In an essay called Walking with the Comrades published in 2010 and republished in June 2019, I wrote:

When Charu Mazumdar famously said, “China’s Chairman is our Chairman and China’s Path is Our Path,” he was prepared to extend it to the point where the Naxalites remained silent while General Yahya Khan committed genocide in East Pakistan (Bangladesh), because at the time, China was an ally of Pakistan. There was silence too, over the Khmer Rouge and its killing fields in Cambodia. There was silence over the egregious excesses of the Chinese and Russian revolutions. Silence over Tibet.
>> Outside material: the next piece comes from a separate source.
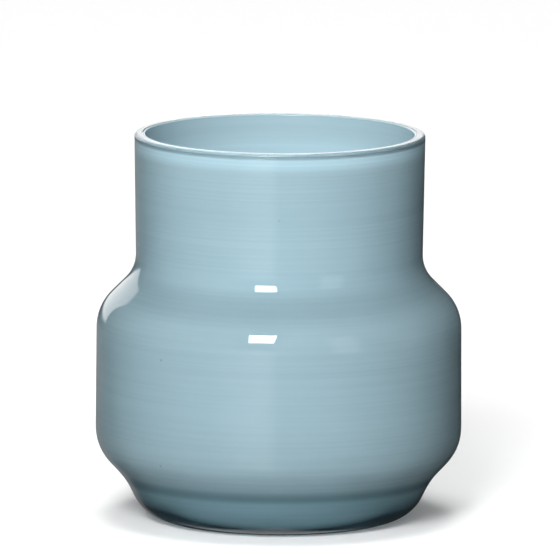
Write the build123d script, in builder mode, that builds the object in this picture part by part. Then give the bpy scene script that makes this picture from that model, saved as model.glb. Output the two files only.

Given my views on what is happening in Kashmir now, it is not surprising that Hindu Nationalists are rushing to generate outrage over this exciting new/old canard they have dug up about my supposed denial of the genocide in Bangladesh and the deeds of the Pakistan Army in Pakistan. Anybody who has even a passing acquaintance with my writing, will not entertain this idea for even one second. I do not believe that the States of India, Pakistan or Bangladesh are in any way morally superior to one another. In India right now, the architecture of pure fascism is being put into place. Anybody who resists it risks being smeared, trolled, jailed, or beaten down. But it will be resisted.